With the proliferation of portable electronic devices today, users are managing and handling a lot of their daily tasks with their electronic devices. For example, users read news, communicate with others (e.g. via electronic mail), take photographs, play games, and watch movies using their portable electronic devices. While there are many different types and brands of electronic devices, these devices share some things in common, one of which is a rectangular display capable of accommodating the standard aspect ratios.
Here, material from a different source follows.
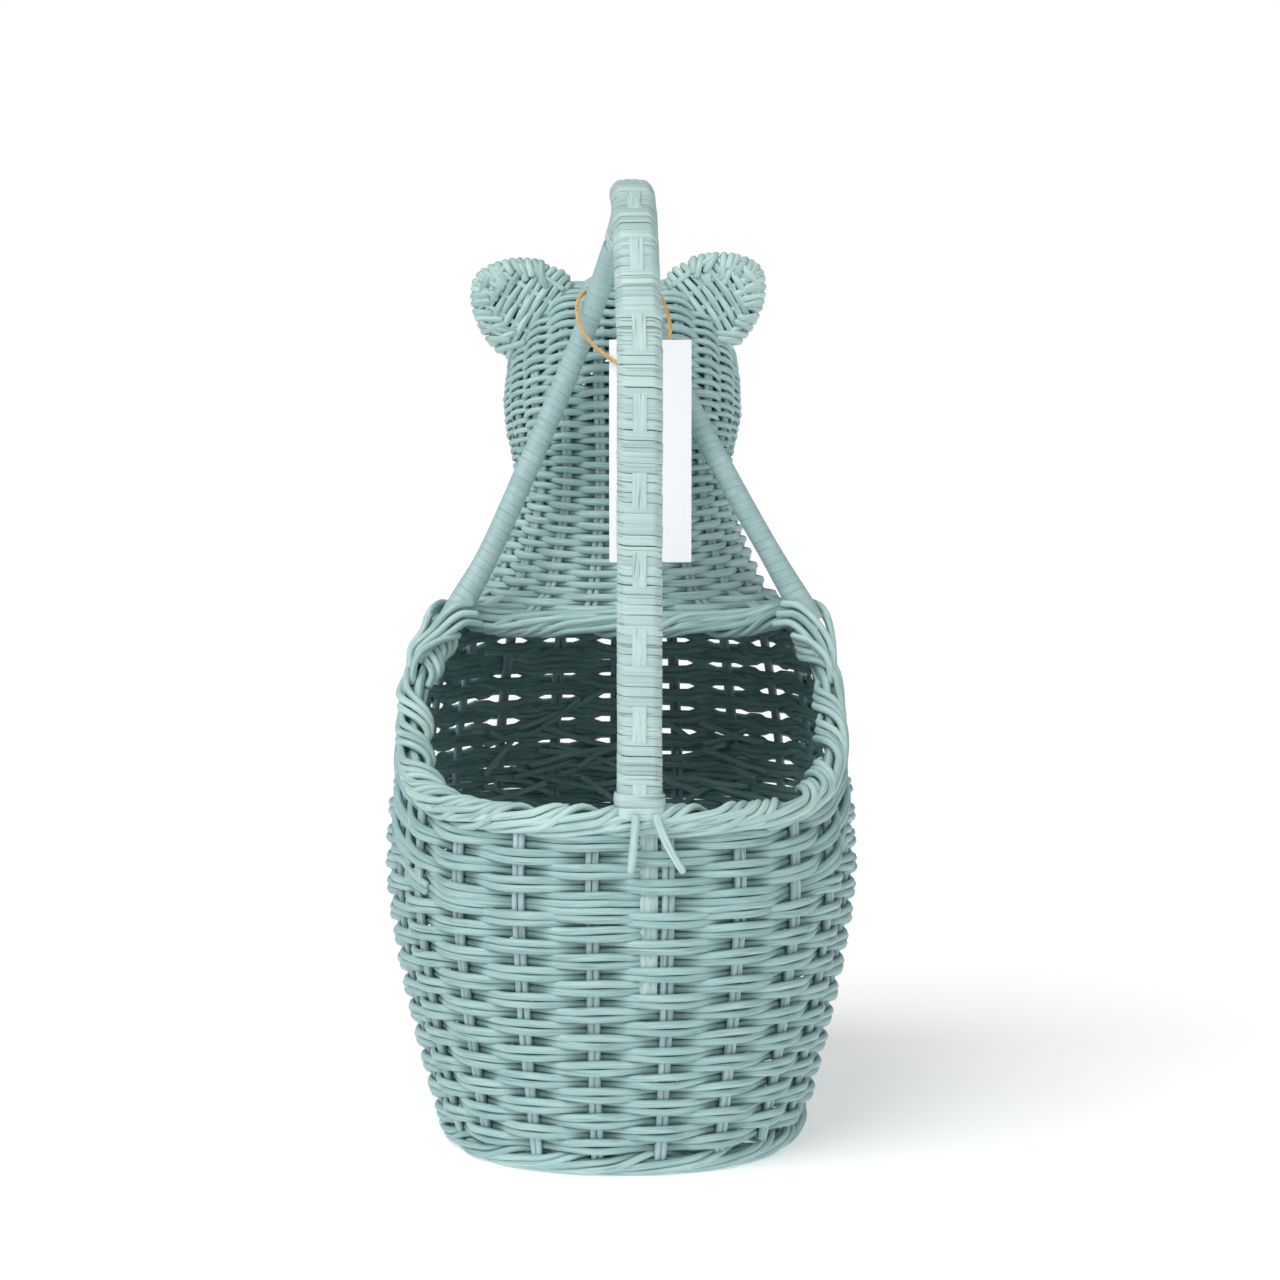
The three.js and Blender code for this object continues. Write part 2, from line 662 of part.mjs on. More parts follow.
// A curve's frames by distance along it, from one share of it to another
function evenFrames(frameAt, from, to) {
  const parts = 400;
  const table = [{ share: from, distance: 0 }];
  for (let i = 1; i <= parts; i++) {
    const share = from + (to - from) * (i / parts);
    const step = frameAt(share).middle.distanceTo(frameAt(table[i - 1].share).middle);
    table.push({ share, distance: table[i - 1].distance + step });
  }
  const frameAtDistance = (distance) => {
    const reached = Math.min(distance, table[parts].distance);
    const i = Math.max(1, table.findIndex((entry) => entry.distance >= reached));
    const [low, high] = [table[i - 1], table[i]];
    const part = (distance - low.distance) / (high.distance - low.distance);
    return frameAt(low.share + part * (high.share - low.share));
  };
  return { length: table[parts].distance, frameAtDistance };
}

// Peel wound round the rods as one flat band: its middle climbs evenly, its edges stand apart
function winding(frameAt, from, to, turns, steps, name) {
  const { length, frameAtDistance } = evenFrames(frameAt, from, to);
  const pitch = length / (turns + 1);
  const halfBand = (pitch - windingGap) / 2;
  const count = turns * steps;
  const rings = [...Array(count + 1).keys()].map((i) => {
    const distance = pitch / 2 + turns * pitch * (i / count);
    const turn = ((i + 0.5) / steps) * 2 * Math.PI;
    const corner = (shift, out) => {
      const { middle, first, second, apart } = frameAtDistance(distance + shift);
      const radius = (rodRadius + seatGap + out) / Math.cos(Math.PI / steps);
      return middle.clone()
        .addScaledVector(first, apart * Math.sign(Math.cos(turn)) + radius * Math.cos(turn))
        .addScaledVector(second, radius * Math.sin(turn));
    };
    return [
      corner(-halfBand, 0), corner(halfBand, 0),
      corner(halfBand, peelThickness), corner(-halfBand, peelThickness),
    ];
  });
  let least = Infinity;
  for (let i = 0; i + steps <= count; i++) {
    least = Math.min(least, rings[i][1].distanceTo(rings[i + steps][0]));
  }
  console.log(`${name}: ${turns} turns, least gap to itself ${least.toFixed(2)} mm`);
  return ringSolid(rings);
}

function pairFrame(t) {
  const [left, right] = [rodCurves.left.getPoint(t), rodCurves.right.getPoint(t)];
  const tangent = rodCurves.left.getTangent(t).add(rodCurves.right.getTangent(t)).normalize();
  const [first, second] = acrossVectors(tangent);
  const middle = left.clone().add(right).multiplyScalar(0.5);
  return { middle, first, second, apart: left.distanceTo(right) / 2 };
}

function rodFrame(side) {
  return (t) => {
    const [first, second] = acrossVectors(rodCurves[side].getTangent(t));
    return { middle: rodCurves[side].getPoint(t), first, second, apart: 0 };
  };
}

// Shares of the handle's curve at the collar's top, where the rods part, and at the fork's foot
function shareWhere(test) {
  const parts = 2000;
  for (let i = 0; i <= parts; i++) {
    const share = i / parts;
    if (test(rodCurves.left.getPoint(share), rodCurves.right.getPoint(share), share)) return share;
  }
  return 1;
}

const collarTop = legFoot + collarHeight;
const pairStart = shareWhere((left) => left.z > collarTop + seatGap);
const partingShare = shareWhere((left, right, t) => t > 0.5 && left.distanceTo(right) > partingSpacing);
const forkStart = shareWhere((left, right, t) => t > 0.5 && left.distanceTo(right) > forkSpacing);
const forkWrapBottom = forkFootHeight + forkWrapAboveFoot;
const forkEnd = shareWhere((left, right, t) => t > partingShare && left.z < forkWrapBottom);

add('leg_wrap', winding(pairFrame, pairStart, partingShare, legTurns, legTurnSteps, 'leg_wrap'), rattan);
for (const side of ['left', 'right']) {
  const name = `fork_wrap_${side}`;
  add(name, winding(rodFrame(side), forkStart, forkEnd, forkTurns, forkTurnSteps, name), rattan);
}

// Collar: a tight sleeve round the pair of rods, standing on the rim
const collarSides = 16;

function collarRing(z, out) {
  const radius = (rodRadius + seatGap + out) / Math.cos(Math.PI / collarSides);
  return [...Array(collarSides).keys()].map((side) => {
    const turn = ((side + 0.5) / collarSides) * 2 * Math.PI;
    const x = Math.sign(Math.cos(turn)) * rodSpacing / 2 + radius * Math.cos(turn);
    return new THREE.Vector3(legOffset + x, legY + radius * Math.sin(turn), z);
  });
}

const collarSections = [...Array(collarSides).keys()].map((side) => [
  collarRing(legFoot, 0)[side],
  collarRing(legFoot, collarThickness)[side],
  collarRing(collarTop, collarThickness)[side],
  collarRing(collarTop, 0)[side],
]);
add('tail_collar', ringSolid(collarSections, { looped: true }), rattan);

// Listing strip: a flat strip along the outer face of the leg and over the arch
const stripSteps = 24;
const stripRings = [...Array(stripSteps + 1).keys()].map((i) => {
  const { middle, first, second } = pairFrame(pairStart + (partingShare - pairStart) * (i / stripSteps));
  const rise = rodRadius + 2 * seatGap + peelThickness;
  const corner = (across, up) => middle.clone()
    .addScaledVector(first, across * stripWidth / 2)
    .addScaledVector(second, up);
  return [
    corner(-1, rise), corner(1, rise), corner(1, rise + stripThickness), corner(-1, rise + stripThickness),
  ];
});
add('listing_strip', ringSolid(stripRings), rattan);

// Tie ends: the two loose ends that hang from below the collar over the rim
function tube(points, radius, steps, sides) {
  const curve = new THREE.CatmullRomCurve3(points, false, 'centripetal');
  const section = new THREE.Shape([...Array(sides).keys()].map((side) => {
    const turn = (side / sides) * 2 * Math.PI;
    return new THREE.Vector2(radius * Math.cos(turn), radius * Math.sin(turn));
  }));
  return new THREE.ExtrudeGeometry(section, { extrudePath: curve, steps, bevelEnabled: false });
}

const tieRadius = tieDiameter / 2;
const tieStart = legFoot - seatGap;
['left', 'right'].forEach((side, i) => {
  const sign = i === 0 ? -1 : 1;
  const x = legOffset + sign * rodSpacing / 2;
  const points = [0, 0.35, 0.7, 1].map((share) => {
    const z = tieStart - tieLength * share;
    const wall = bodyPoint(tailAngle, Math.min(z, tailHeight), 0).y;
    const clear = Math.max(rimHalfWidth - wallThickness / 2, 0) + seatGap + tieRadius;
    return new THREE.Vector3(x + tieSpread[i] * share ** 1.4, wall - clear, z);
  });
  add(`tie_end_${side}`, tube(points, tieRadius, 5, 6), rattan);
});

// Tag: a bare card with a hole for the twine
const tagShape = new THREE.Shape([
  new THREE.Vector2(-tagWidth / 2, -tagHeight),
  new THREE.Vector2(tagWidth / 2, -tagHeight),
  new THREE.Vector2(tagWidth / 2, 0),
  new THREE.Vector2(-tagWidth / 2, 0),
]);
const tagHole = new THREE.Path();
tagHole.absarc(0, -tagHoleDrop, tagHoleDiameter / 2, 0, 2 * Math.PI, true);
tagShape.holes.push(tagHole);
const tagGeometry = new THREE.ExtrudeGeometry(tagShape, {
  depth: tagThickness, bevelEnabled: false, curveSegments: 12,
});
const tag = add('tag', tagGeometry, card, 0.8);
tag.rotation.x = Math.PI / 2;
tag.position.set(tagMiddle, -tagBehind + tagThickness / 2, tagTop);

const twineRoute = twinePoints.map((p) => new THREE.Vector3(...p));
add('twine', tube(twineRoute, twineDiameter / 2, 44, 8), jute, 0.9);

export default basket;
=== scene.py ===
"""A woven rattan basket shaped like a sitting animal, dressed with its strands, finishes and studio.

Lengths in this script are in millimetres, +Z up, the tail towards -Y, and are scaled to metres when
a mesh is made. Shapes are given by formulas over numpy arrays: every strand is a row of middle
points with a reference normal, swept by one routine into a closed tube.
"""

import logging
from dataclasses import dataclass, field
from enum import Enum
from functools import cache
from typing import Any, Callable, Sequence

import bpy
import numpy as np
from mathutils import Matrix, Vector


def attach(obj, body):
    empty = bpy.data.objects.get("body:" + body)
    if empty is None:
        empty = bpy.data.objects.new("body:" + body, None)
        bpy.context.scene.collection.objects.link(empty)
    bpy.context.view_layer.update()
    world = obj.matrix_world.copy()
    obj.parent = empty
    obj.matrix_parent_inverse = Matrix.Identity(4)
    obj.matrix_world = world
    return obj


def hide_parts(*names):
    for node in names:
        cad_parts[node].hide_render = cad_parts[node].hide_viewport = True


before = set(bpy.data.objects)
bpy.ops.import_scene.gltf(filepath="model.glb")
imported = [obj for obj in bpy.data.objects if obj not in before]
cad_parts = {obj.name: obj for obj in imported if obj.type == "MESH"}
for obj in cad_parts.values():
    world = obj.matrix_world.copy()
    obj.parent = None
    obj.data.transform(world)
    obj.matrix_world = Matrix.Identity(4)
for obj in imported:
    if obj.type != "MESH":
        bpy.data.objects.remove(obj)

Array = np.ndarray
Item = bpy.types.Object
Material = bpy.types.Material
Pair = tuple[float, float]
Triple = tuple[float, float, float]

LOG = logging.getLogger("basket")
MM = 0.001
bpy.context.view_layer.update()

# Clearance between pieces that rest on each other, the same as in the solid part
SEAT_GAP = 0.3

# The rounded cap at a strand's end, as shares of the strand's radius
CAP_RADIUS = 0.62
CAP_LENGTH = 0.55


class Body(Enum):
    """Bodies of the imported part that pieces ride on."""

    BASKET = "basket"
    TAG = "hang_tag"


class Slot(Enum):
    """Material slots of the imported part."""

    WEAVER = "rattan_weaver"
    STAKE = "rattan_stake"
    BORDER = "rattan_border"
    PEEL = "rattan_peel"
    TWINE = "jute_twine"


class Side(Enum):
    """Sides of the basket as the photograph shows it. The value is the sign of X."""

    LEFT = -1
    RIGHT = 1

    @property
    def label(self) -> str:
        """The side's word in the names of nodes and pieces."""
        return self.name.lower()


# ---- Curves and vectors ----


def unit(vectors: Array) -> Array:
    """Vectors scaled to length one along the last axis."""
    return vectors / np.maximum(np.linalg.norm(vectors, axis=-1, keepdims=True), 1e-12)


def ease(values: Array | float) -> Array:
    """The cubic 3v^2 - 2v^3 of values held between 0 and 1."""
    held = np.clip(values, 0.0, 1.0)
    return held * held * (3.0 - 2.0 * held)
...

Some of the portable devices include a gyroscope and/or an accelerometer such that the screen content being displayed can be adjusted to the orientation that is desired by the user. Given the rectangular shape of the display, the orientations usually include a portrait mode in which the vertical dimension is greater than the horizontal dimension, or a landscape mode in which the horizontal dimension is greater than the vertical dimension. The incorporation of a gyroscope in the device allows the screen content to adjust automatically between portrait and landscape mode without explicit instruction from the user, simply based on which way the device is being held.
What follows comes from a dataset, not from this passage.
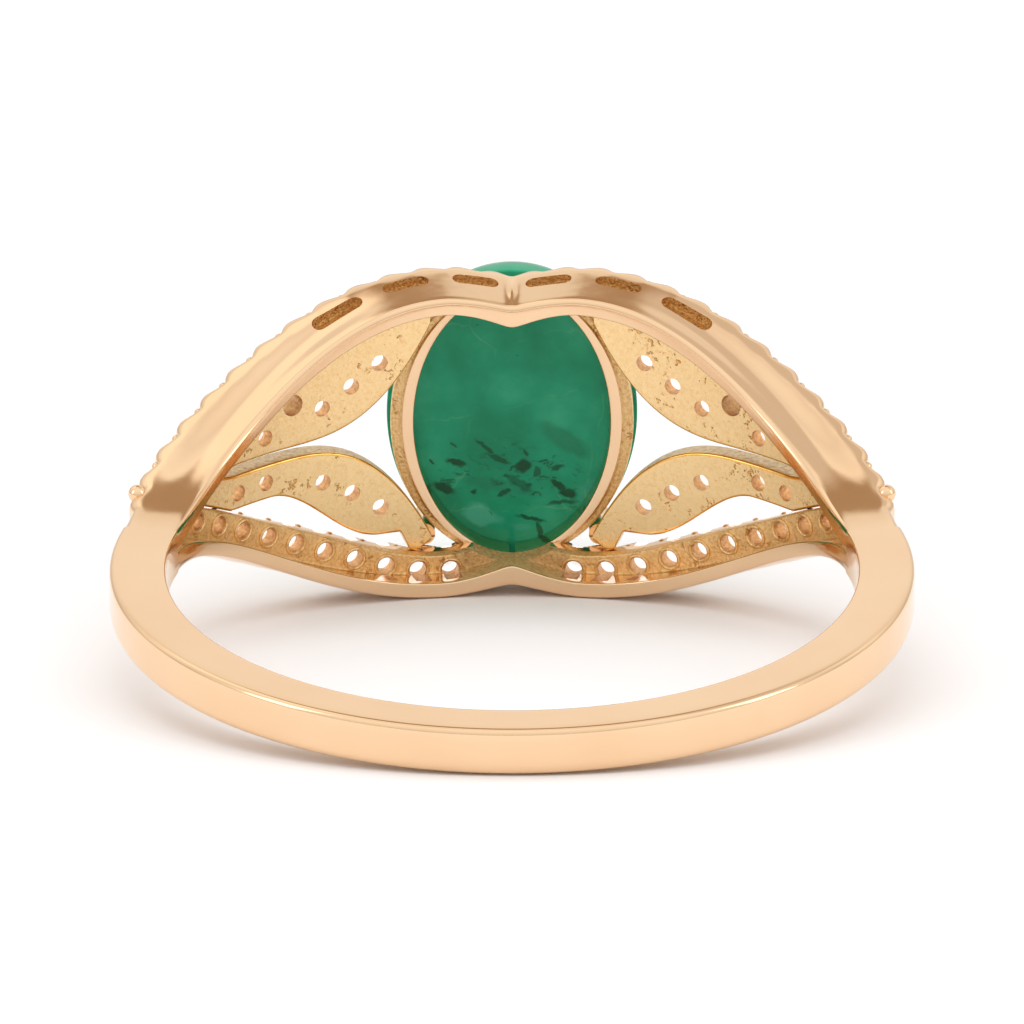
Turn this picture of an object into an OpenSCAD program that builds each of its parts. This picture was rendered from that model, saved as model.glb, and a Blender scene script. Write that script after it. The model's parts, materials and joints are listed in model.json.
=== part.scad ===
// Split-shank cocktail ring. Units are millimetres.
// +Z runs along the finger, the origin is the centre of the finger bore, and the head faces +Y.
// A place on the ring is a turn about +Z, in degrees from the middle of the head toward +X,
// with a radius from the bore's axis and a height z above the ring's middle plane.

/* [Finger bore and band] */
// Inside diameter of the ring
bore_d = 16.5; // [15:0.1:20]
// Width of the band along the finger
band_w = 1.12; // [0.9:0.02:1.4]
// Thickness of the band at the back of the finger
band_t = 1.15; // [1:0.05:1.6]
// Thickness of the band where it splits
shoulder_t = 1.38; // [1.2:0.02:1.8]
// Turn at which the band splits into two rails
split_turn = 77; // [70:1:84]
// Turn at which each shoulder is joined to the band
join_turn = 112; // [100:1:130]

/* [Rails] */
// Half the spread of the two rails at their widest
rail_spread = 4.01; // [3.6:0.01:5]
// How far the rails dip at the middle of the head
cusp_dip = 0.29; // [0.1:0.01:0.5]
// Turn at which the rails are widest apart
peak_turn = 11; // [8:1:16]
// Radial depth of a rail
rail_depth = 1.63; // [1.4:0.01:2.1]
// Thickness of a rail's side wall
wall_t = 0.41; // [0.3:0.01:0.5]
// Extra thickness of the side wall at the cusp
cusp_wall = 0.16; // [0:0.01:0.25]
// Thickness of the plate that holds the stones
plate_t = 0.58; // [0.5:0.01:0.75]
// Outward lean of the side wall, millimetres per millimetre of depth
wall_lean = 0.15; // [0:0.01:0.2]
// Height of the scallops between the stones
scallop_h = 0.09; // [0:0.01:0.15]

/* [Rail slots] */
// Width of the sunk slots in a rail's side wall
slot_w = 0.4; // [0.2:0.02:0.5]
// Depth of the sunk slots
slot_depth = 0.22; // [0.1:0.01:0.25]

/* [Small stones] */
// Diameter of each small stone
gem_d = 0.8; // [0.6:0.02:0.85]
// Diameter of the hole behind each small stone
light_hole_d = 0.42; // [0.3:0.02:0.5]
// Number of stones in each rail
rail_gems = 12; // [8:1:12]
// Turn of the first stone in each rail
first_gem_turn = 9.6; // [9:0.1:12]
// Turn from one stone to the next
gem_pitch = 5.15; // [5.1:0.05:5.6]

/* [Leaves] */
// Thickness of a leaf
leaf_t = 0.62; // [0.5:0.01:0.8]
// Height of a leaf's outer face above the rails' outer face
leaf_proud = 0.36; // [0.2:0.01:0.45]
// Height at which the belly of a leaf reaches toward its rail
belly_z = 2.72; // [2.4:0.01:3]
// Width of a leaf's stem
stem_w = 1.06; // [0.8:0.01:1.2]
// Half the gap between the upper and lower stems
stem_gap = 0.14; // [0.05:0.01:0.25]
// Diameter of the large hole in each upper leaf
window_d = 0.56; // [0.4:0.02:0.7]

/* [Seat and centre stone] */
// Width of the centre stone
stone_w = 6.3; // [5.6:0.1:7.2]
// Length of the centre stone
stone_l = 7.7; // [7:0.1:8.2]
// Height of the centre stone's dome above its girdle
dome_h = 2.75; // [2:0.05:3.6]
// Height of the centre stone's girdle
girdle_h = 0.25; // [0.1:0.05:0.5]
// Height of the seat's finger side above the bore
seat_rise = 1.55; // [1.4:0.05:2]
// Height of the seat wall
seat_h = 0.7; // [0.6:0.05:1]
// How far the seat's opening lies inside the stone's edge, at the sides
seat_ledge_side = 0.69; // [0.5:0.01:0.9]
// How far the seat's opening lies inside the stone's edge, at the ends
seat_ledge_end = 0.32; // [0.15:0.01:0.5]
// Thickness of the seat wall at the sides
seat_wall_side = 0.59; // [0.4:0.01:0.7]
// Thickness of the seat wall at the ends
seat_wall_end = 0.2; // [0.15:0.01:0.4]
// Width of the slit between the two halves of the seat
slit_w = 0.15; // [0.1:0.01:0.2]

/* [Claws] */
// Diameter of a claw
claw_d = 0.58; // [0.45:0.01:0.7]
// Place of a claw round the oval, in degrees from its side
claw_angle = 50; // [46:1:56]

/* [Hidden] */
$fn = 48;
GOLD = "#E6C08C";
GREEN = "#1F8A63";
CLEAR = "#EEF3F6";

// Clearance left in a soldered joint between two curved faces
joint_gap = 0.01;
bore_r = bore_d / 2;
rail_r = bore_r + rail_depth;
leaf_out_r = rail_r + leaf_proud;
leaf_in_r = leaf_out_r - leaf_t;
seat_y = bore_r + seat_rise;
stone_back_y = seat_y + seat_h;
girdle_y = stone_back_y + girdle_h;
corner_r = 0.16;
cut_in = 0.25;
// Depth of side wall that crosses the seat's opening at the cusp
wall_reach = 0.75;
turn_step = gem_pitch / 4;

// A claw's foot above the seat's back, and its lift over the stone at the bend and at the tip
claw_foot = 0.3;
claw_bend_lift = 4;
claw_tip_lift = 24;
// Size of the balls that round a claw's bend and tip, as shares of its diameter
bend_ball = 1.05;
tip_ball = 1.08;

// Turns at which the rails begin to thicken into the band, and at which their lean ends
swell_turn = 60;
upright_turn = 52;
// Turns over which the scallops fade out
scallop_fade = [68, 73];
// Distance of the rail stones' centre line from the rail's edge, near the head and past its middle
row_inset = [0.3, 0.68];
row_inset_turns = [8, 36];
// Width of plate left beside the stones
plate_lip = 0.02;

// A round stone, from the surface it is set in: its point, its girdle and its table
gem_point = 0.42;
girdle_low = 0.08;
girdle_high = 0.04;
table_rise = 0.07;
table_half = 0.28;
// Depth to which a light hole runs
hole_run = 1.2;

// The band's outside is round about a centre moved toward the head, which makes it thicker there
back_r = bore_r + band_t;
split_r = bore_r + shoulder_t;
band_shift = (pow(split_r, 2) - pow(back_r, 2)) / (2 * (back_r + split_r * cos(split_turn)));
band_round_r = back_r + band_shift;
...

While the automatic adjustment of the screen content according to the device orientation is convenient for users in many situations, it can pose a challenge to content creators. In a traditional medium such as paper, where content was printed with the paper orientation fixed, the content creator could lay out the elements of the page in a way that works best for a particular orientation (e.g., portrait) without having to worry about what the page would look like if it were presented in a different orientation (e.g., landscape). For those creating content to be displayed on an electronic device, they have to make sure that the content that is displayed maintains the general spirit/objective of the creator in either orientation.